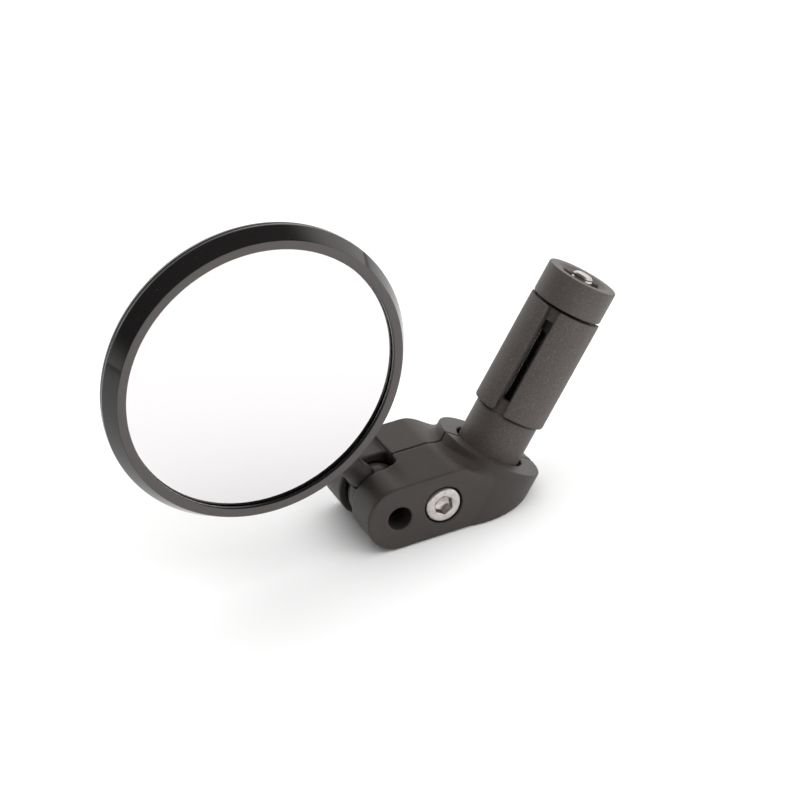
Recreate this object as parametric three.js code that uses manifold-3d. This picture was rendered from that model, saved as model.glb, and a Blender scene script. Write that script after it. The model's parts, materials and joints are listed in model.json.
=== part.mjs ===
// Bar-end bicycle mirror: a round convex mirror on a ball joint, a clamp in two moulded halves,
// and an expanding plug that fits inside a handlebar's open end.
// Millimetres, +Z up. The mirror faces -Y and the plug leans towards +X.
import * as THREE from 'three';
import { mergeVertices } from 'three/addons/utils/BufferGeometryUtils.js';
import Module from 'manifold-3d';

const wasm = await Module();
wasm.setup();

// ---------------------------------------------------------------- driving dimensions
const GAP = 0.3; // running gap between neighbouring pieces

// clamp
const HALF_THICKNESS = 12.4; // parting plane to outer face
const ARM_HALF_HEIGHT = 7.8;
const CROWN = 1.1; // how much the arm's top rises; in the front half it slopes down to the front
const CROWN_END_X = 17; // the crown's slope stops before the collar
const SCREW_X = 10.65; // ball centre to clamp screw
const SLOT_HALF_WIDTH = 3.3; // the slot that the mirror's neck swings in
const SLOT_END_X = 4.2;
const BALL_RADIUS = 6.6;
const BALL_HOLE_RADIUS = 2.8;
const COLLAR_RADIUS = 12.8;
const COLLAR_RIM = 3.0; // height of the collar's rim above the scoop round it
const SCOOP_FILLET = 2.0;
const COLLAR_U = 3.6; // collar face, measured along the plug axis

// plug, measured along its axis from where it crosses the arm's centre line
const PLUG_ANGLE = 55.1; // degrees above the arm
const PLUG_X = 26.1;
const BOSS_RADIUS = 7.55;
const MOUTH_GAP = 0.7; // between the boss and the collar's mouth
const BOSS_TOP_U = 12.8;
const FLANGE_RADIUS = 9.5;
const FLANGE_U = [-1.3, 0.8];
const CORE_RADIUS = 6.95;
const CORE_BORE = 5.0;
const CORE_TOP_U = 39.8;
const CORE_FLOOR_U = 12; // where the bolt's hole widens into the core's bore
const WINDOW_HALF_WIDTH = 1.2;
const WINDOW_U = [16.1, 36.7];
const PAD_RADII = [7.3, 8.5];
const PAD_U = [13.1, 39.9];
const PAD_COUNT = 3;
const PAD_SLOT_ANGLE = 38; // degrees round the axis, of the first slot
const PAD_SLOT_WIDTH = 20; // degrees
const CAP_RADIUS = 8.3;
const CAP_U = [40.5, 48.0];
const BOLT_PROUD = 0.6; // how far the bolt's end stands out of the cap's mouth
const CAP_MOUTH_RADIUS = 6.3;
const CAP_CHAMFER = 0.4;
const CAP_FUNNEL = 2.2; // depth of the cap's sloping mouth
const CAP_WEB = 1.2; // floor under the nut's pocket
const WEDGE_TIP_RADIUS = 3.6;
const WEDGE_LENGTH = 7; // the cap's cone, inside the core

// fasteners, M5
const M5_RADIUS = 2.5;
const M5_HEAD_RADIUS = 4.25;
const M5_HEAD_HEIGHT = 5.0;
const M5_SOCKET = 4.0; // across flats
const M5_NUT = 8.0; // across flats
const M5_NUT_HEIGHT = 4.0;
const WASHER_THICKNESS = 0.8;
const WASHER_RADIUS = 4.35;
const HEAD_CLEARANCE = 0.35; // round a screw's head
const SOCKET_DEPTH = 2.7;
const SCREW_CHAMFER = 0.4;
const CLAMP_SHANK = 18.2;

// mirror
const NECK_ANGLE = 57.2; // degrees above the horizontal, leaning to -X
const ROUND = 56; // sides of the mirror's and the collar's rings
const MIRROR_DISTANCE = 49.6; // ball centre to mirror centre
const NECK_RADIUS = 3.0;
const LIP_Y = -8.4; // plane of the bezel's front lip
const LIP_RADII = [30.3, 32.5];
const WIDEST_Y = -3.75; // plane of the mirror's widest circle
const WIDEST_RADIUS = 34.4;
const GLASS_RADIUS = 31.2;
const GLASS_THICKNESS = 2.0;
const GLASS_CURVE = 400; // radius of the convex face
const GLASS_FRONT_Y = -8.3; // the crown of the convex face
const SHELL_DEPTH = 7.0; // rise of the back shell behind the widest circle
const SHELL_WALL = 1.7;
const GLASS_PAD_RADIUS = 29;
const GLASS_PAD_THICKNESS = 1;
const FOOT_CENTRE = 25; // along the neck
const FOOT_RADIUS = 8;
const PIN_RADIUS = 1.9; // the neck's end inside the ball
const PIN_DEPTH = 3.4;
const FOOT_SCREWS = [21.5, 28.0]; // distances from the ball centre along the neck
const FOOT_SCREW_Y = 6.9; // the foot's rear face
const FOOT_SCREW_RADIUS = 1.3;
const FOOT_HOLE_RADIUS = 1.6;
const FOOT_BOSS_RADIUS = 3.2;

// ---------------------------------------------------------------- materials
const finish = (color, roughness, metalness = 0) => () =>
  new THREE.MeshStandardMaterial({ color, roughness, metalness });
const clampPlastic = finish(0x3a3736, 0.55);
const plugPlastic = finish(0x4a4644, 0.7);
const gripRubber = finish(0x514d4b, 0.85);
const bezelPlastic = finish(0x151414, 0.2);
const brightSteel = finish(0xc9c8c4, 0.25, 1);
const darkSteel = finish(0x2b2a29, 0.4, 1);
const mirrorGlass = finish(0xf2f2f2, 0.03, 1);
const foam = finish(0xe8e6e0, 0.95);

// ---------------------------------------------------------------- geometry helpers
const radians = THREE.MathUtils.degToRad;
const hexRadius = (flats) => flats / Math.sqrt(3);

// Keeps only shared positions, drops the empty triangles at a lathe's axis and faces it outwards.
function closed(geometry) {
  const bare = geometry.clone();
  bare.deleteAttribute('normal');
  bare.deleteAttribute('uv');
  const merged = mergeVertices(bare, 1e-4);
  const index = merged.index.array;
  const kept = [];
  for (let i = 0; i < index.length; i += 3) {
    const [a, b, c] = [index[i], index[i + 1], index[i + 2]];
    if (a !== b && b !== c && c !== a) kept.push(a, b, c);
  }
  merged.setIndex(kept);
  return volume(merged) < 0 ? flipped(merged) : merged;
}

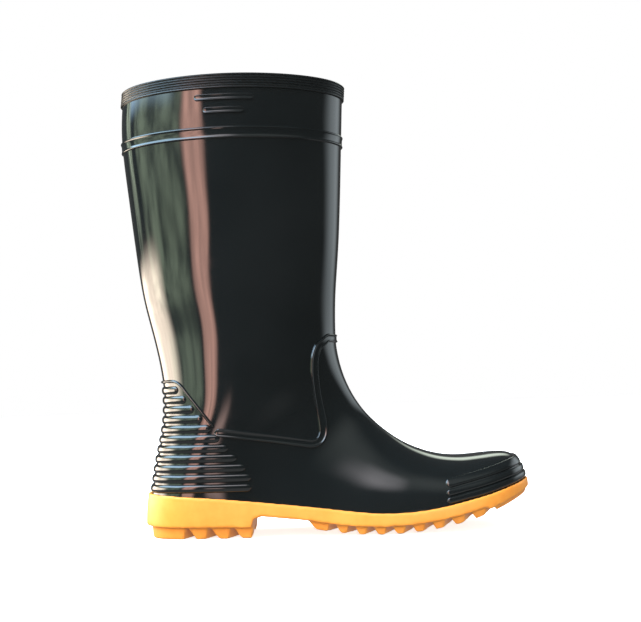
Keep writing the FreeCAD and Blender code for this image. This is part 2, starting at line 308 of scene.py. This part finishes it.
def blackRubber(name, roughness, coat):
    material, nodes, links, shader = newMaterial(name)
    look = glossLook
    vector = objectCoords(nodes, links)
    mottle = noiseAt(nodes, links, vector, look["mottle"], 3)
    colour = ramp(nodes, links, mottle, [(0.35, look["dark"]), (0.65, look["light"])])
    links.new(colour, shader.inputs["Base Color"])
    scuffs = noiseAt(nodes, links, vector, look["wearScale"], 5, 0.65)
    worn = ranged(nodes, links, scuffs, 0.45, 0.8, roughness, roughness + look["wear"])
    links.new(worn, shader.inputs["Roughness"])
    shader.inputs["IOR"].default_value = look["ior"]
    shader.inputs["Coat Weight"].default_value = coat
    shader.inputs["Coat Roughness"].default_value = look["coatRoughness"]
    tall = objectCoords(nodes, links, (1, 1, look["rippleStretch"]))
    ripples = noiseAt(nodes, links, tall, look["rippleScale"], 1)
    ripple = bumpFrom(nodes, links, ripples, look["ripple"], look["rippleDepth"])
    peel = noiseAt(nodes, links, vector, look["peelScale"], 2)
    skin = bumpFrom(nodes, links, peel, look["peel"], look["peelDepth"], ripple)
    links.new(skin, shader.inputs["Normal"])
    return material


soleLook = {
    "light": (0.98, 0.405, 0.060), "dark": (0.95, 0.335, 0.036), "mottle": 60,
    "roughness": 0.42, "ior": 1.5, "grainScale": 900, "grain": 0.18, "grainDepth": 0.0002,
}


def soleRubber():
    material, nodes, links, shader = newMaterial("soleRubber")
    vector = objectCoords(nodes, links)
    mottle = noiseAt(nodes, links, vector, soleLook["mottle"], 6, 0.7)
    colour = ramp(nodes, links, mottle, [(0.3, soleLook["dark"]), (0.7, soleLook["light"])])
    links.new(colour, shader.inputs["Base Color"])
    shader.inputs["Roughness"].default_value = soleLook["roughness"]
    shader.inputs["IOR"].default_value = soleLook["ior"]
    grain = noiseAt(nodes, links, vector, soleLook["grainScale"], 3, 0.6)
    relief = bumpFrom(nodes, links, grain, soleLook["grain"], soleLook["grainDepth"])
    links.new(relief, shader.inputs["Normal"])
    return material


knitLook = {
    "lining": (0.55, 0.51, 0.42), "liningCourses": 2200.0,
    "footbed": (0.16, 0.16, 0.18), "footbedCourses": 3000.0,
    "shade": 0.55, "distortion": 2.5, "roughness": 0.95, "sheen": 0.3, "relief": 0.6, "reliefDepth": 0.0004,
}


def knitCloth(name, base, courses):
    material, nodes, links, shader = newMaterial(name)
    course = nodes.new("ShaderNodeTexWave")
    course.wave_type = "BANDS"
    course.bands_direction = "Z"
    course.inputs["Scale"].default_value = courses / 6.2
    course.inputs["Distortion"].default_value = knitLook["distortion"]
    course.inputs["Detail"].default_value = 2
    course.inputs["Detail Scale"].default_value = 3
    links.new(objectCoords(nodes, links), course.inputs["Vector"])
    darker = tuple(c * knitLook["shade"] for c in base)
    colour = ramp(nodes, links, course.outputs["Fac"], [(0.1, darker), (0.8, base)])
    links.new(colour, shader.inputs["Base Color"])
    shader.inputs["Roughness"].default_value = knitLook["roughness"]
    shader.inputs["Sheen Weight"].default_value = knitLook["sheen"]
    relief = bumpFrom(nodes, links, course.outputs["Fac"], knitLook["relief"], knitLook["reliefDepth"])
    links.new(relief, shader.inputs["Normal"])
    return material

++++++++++

What is being asked = Only the lines from the first line of the records through the line containing "const GAP = 0.3;" should be repeated, exactly as they appear.

Completed task =
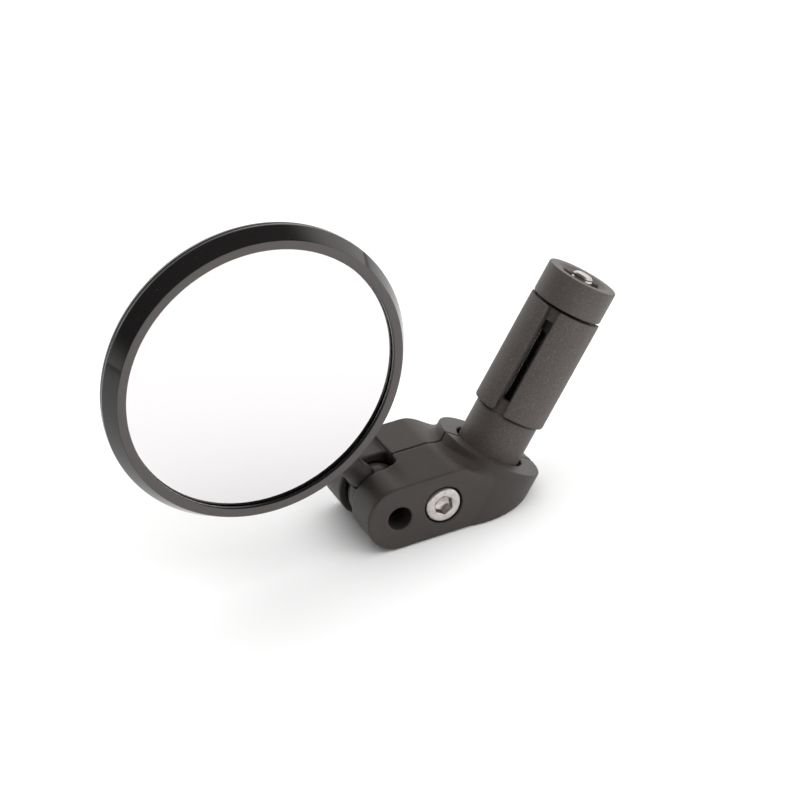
Recreate this object as parametric three.js code that uses manifold-3d. This picture was rendered from that model, saved as model.glb, and a Blender scene script. Write that script after it. The model's parts, materials and joints are listed in model.json.
=== part.mjs ===
// Bar-end bicycle mirror: a round convex mirror on a ball joint, a clamp in two moulded halves,
// and an expanding plug that fits inside a handlebar's open end.
// Millimetres, +Z up. The mirror faces -Y and the plug leans towards +X.
import * as THREE from 'three';
import { mergeVertices } from 'three/addons/utils/BufferGeometryUtils.js';
import Module from 'manifold-3d';

const wasm = await Module();
wasm.setup();

// ---------------------------------------------------------------- driving dimensions
const GAP = 0.3; // running gap between neighbouring pieces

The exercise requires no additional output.